> **Exercise goal**
Please give the listing again in its entirety, exactly as written.

----

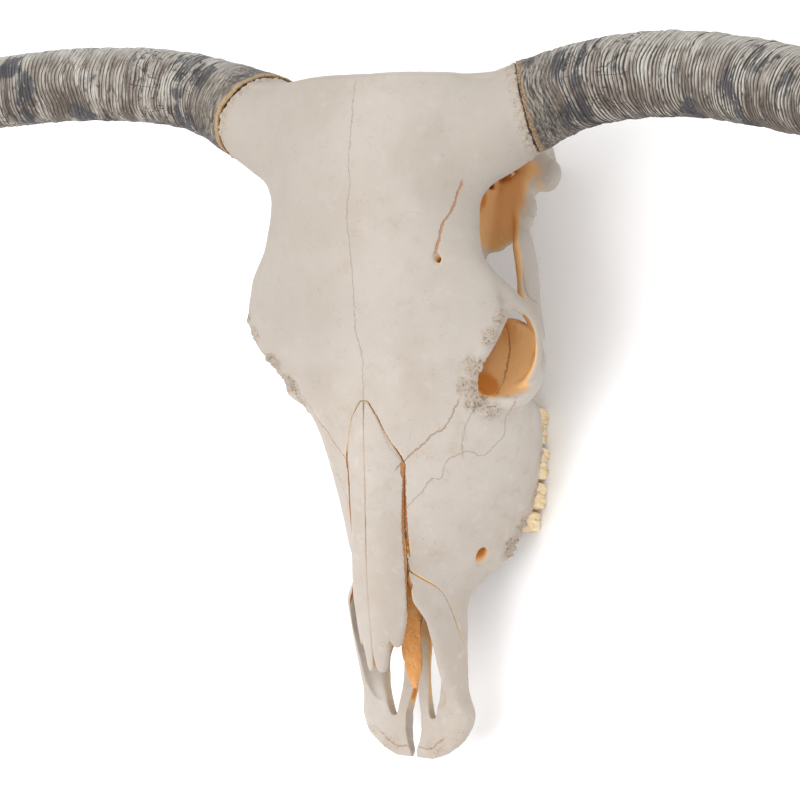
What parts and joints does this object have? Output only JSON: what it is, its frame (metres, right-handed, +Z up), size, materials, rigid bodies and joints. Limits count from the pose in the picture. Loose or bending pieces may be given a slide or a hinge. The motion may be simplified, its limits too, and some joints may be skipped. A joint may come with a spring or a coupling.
{
  "type": "cow skull",
  "caption": "Weathered cow skull with both horn sheaths, resting on its cheek teeth; muzzle, nasal bones and horns are separate pieces.",
  "frame": {"origin": "on the ground at the middle of the box round the whole skull and horns, where the skull rests on its cheek teeth and jugular processes", "axes": "+X to the skull's left, -Y towards the muzzle, +Z up"},
  "size_m": [1.0212, 0.5256, 0.3579],
  "materials": {
    "bone": "dry weathered cream bone, matte, with pores, cracks and tan staining in the hollows",
    "horn": "weathered grey and brown horn with dense growth rings and flakes, satin where worn"
  },
  "bodies": {
    "root": {"cranium": "bone", "nasal_left": "bone", "nasal_right": "bone", "incisive_left": "bone", "incisive_right": "bone", "horn_left": "horn", "horn_right": "horn"}
  },
  "joints": []
}
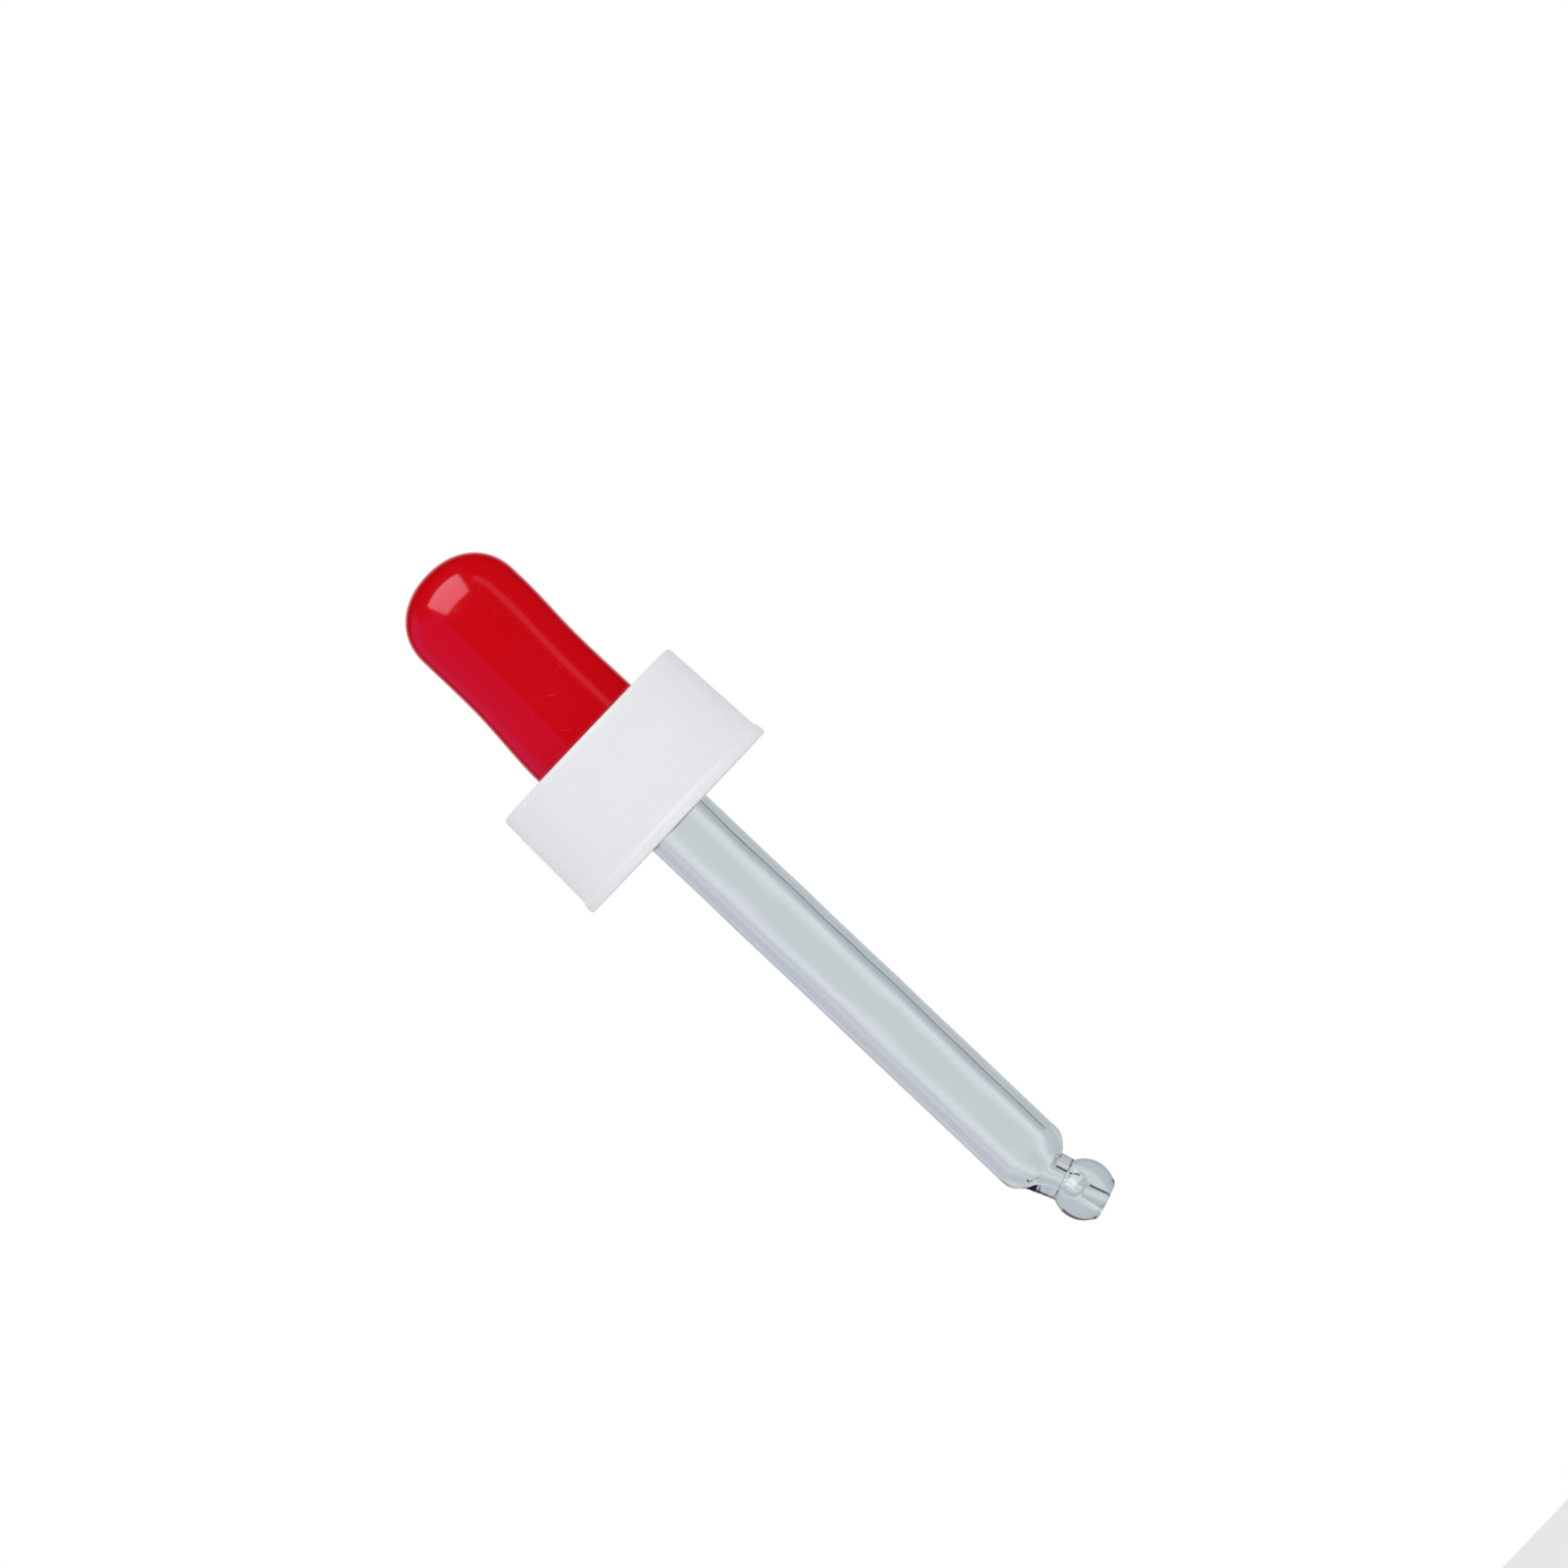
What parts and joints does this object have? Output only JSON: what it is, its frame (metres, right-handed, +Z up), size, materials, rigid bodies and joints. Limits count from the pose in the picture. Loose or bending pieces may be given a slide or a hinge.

----

> **Response**
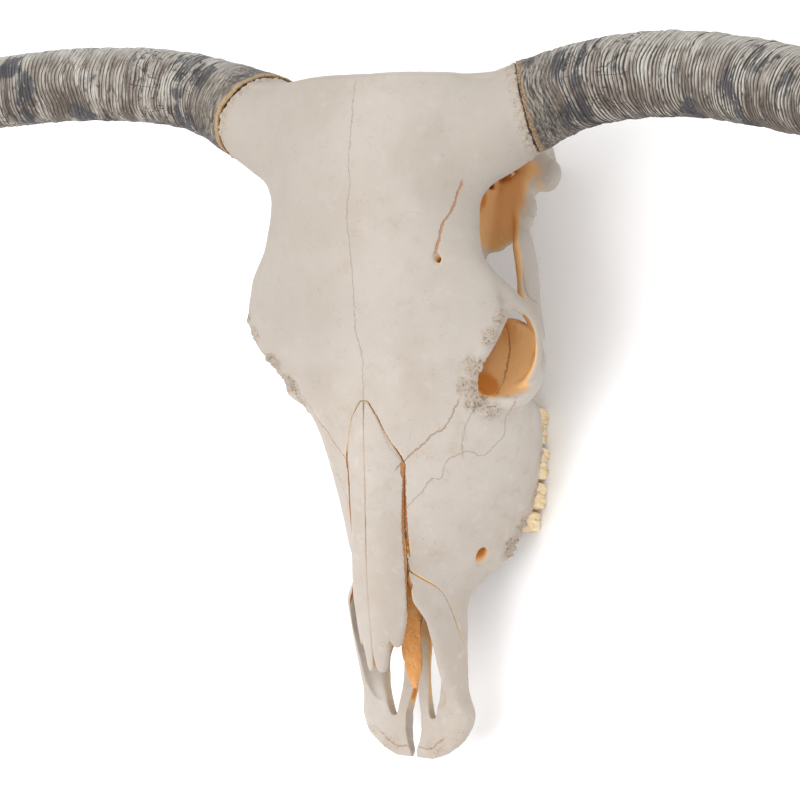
What parts and joints does this object have? Output only JSON: what it is, its frame (metres, right-handed, +Z up), size, materials, rigid bodies and joints. Limits count from the pose in the picture. Loose or bending pieces may be given a slide or a hinge. The motion may be simplified, its limits too, and some joints may be skipped. A joint may come with a spring or a coupling.
{
  "type": "cow skull",
  "caption": "Weathered cow skull with both horn sheaths, resting on its cheek teeth; muzzle, nasal bones and horns are separate pieces.",
  "frame": {"origin": "on the ground at the middle of the box round the whole skull and horns, where the skull rests on its cheek teeth and jugular processes", "axes": "+X to the skull's left, -Y towards the muzzle, +Z up"},
  "size_m": [1.0212, 0.5256, 0.3579],
  "materials": {
    "bone": "dry weathered cream bone, matte, with pores, cracks and tan staining in the hollows",
    "horn": "weathered grey and brown horn with dense growth rings and flakes, satin where worn"
  },
  "bodies": {
    "root": {"cranium": "bone", "nasal_left": "bone", "nasal_right": "bone", "incisive_left": "bone", "incisive_right": "bone", "horn_left": "horn", "horn_right": "horn"}
  },
  "joints": []
}
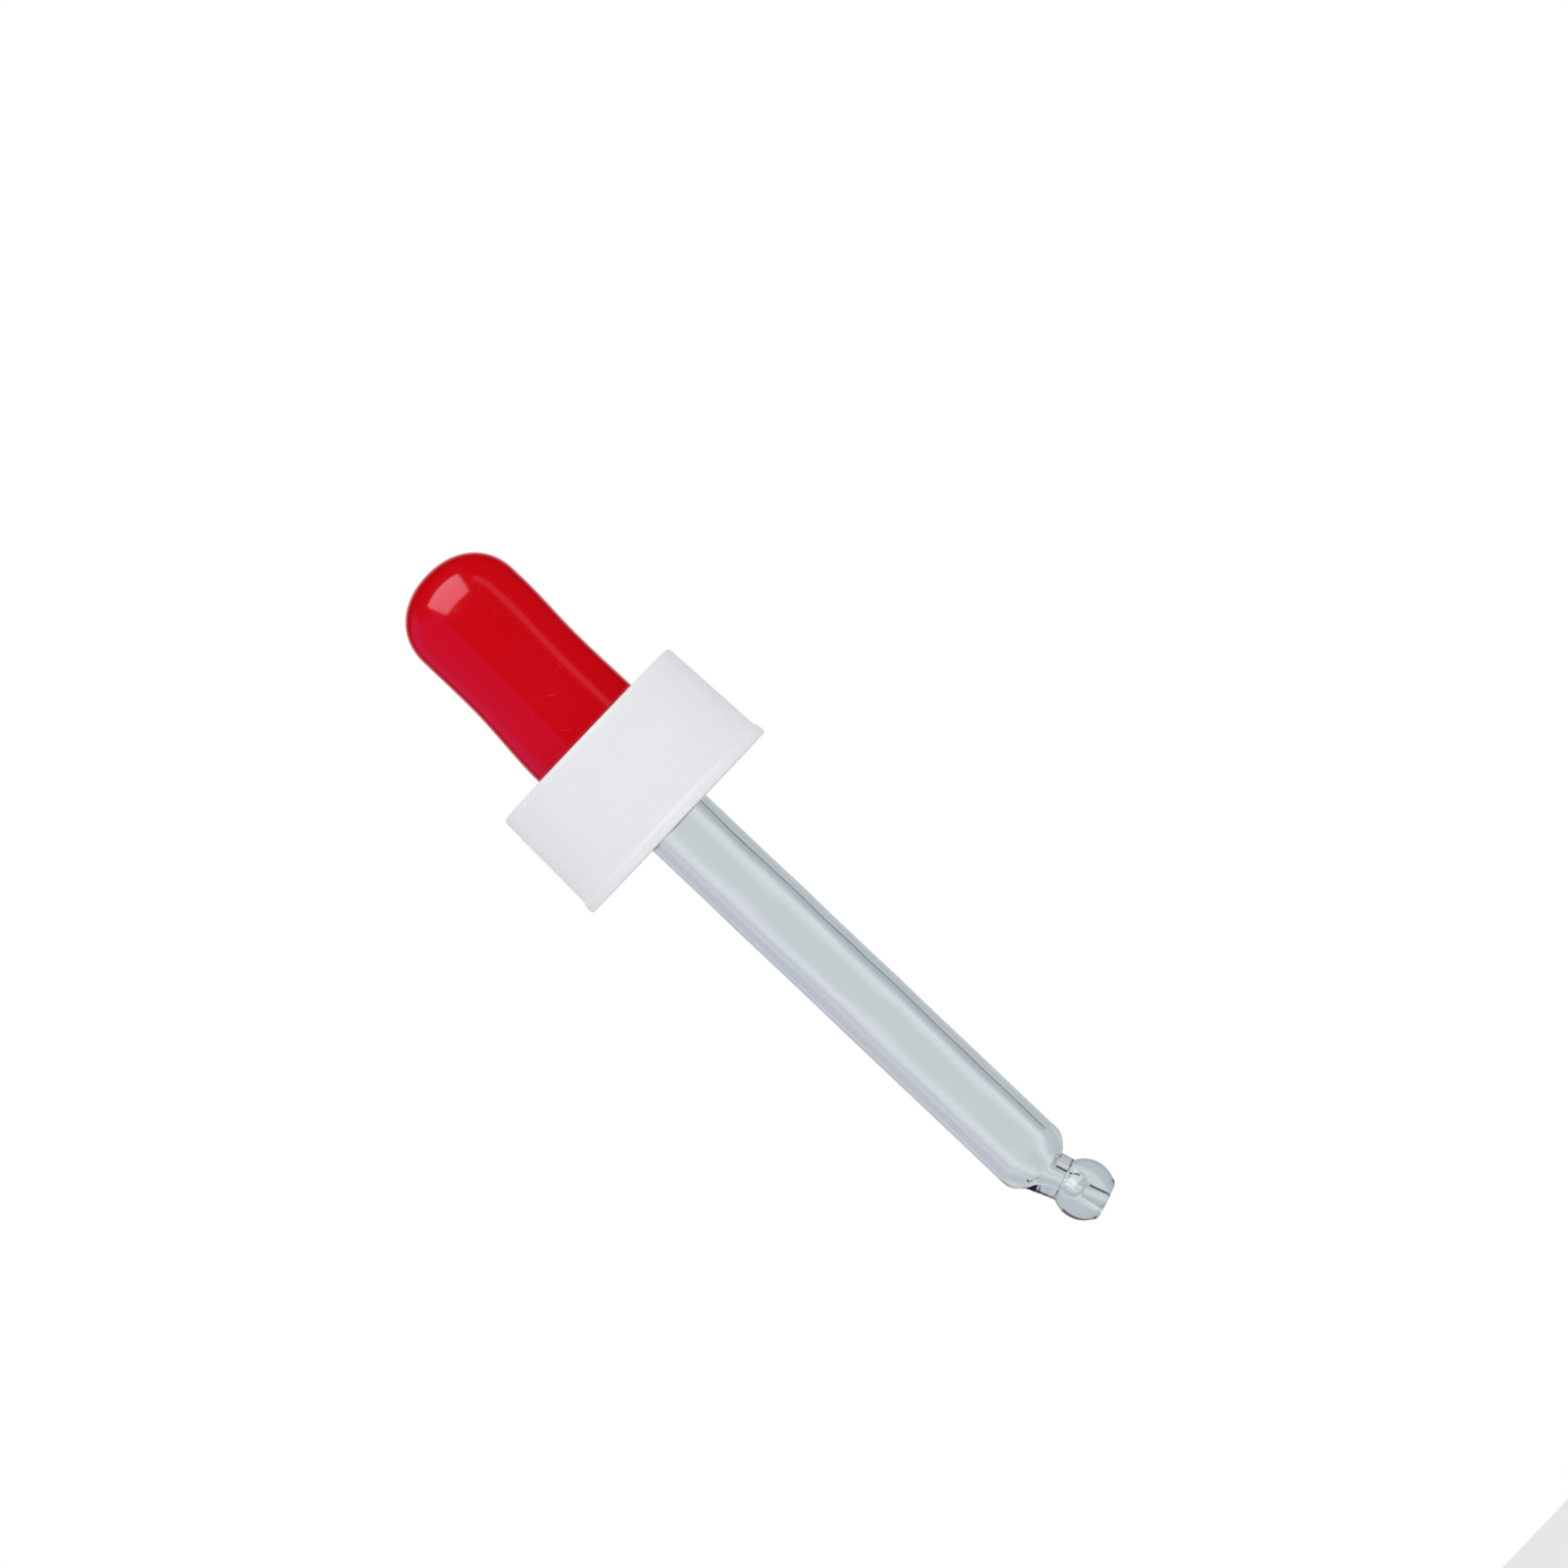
What parts and joints does this object have? Output only JSON: what it is, its frame (metres, right-handed, +Z up), size, materials, rigid bodies and joints. Limits count from the pose in the picture. Loose or bending pieces may be given a slide or a hinge.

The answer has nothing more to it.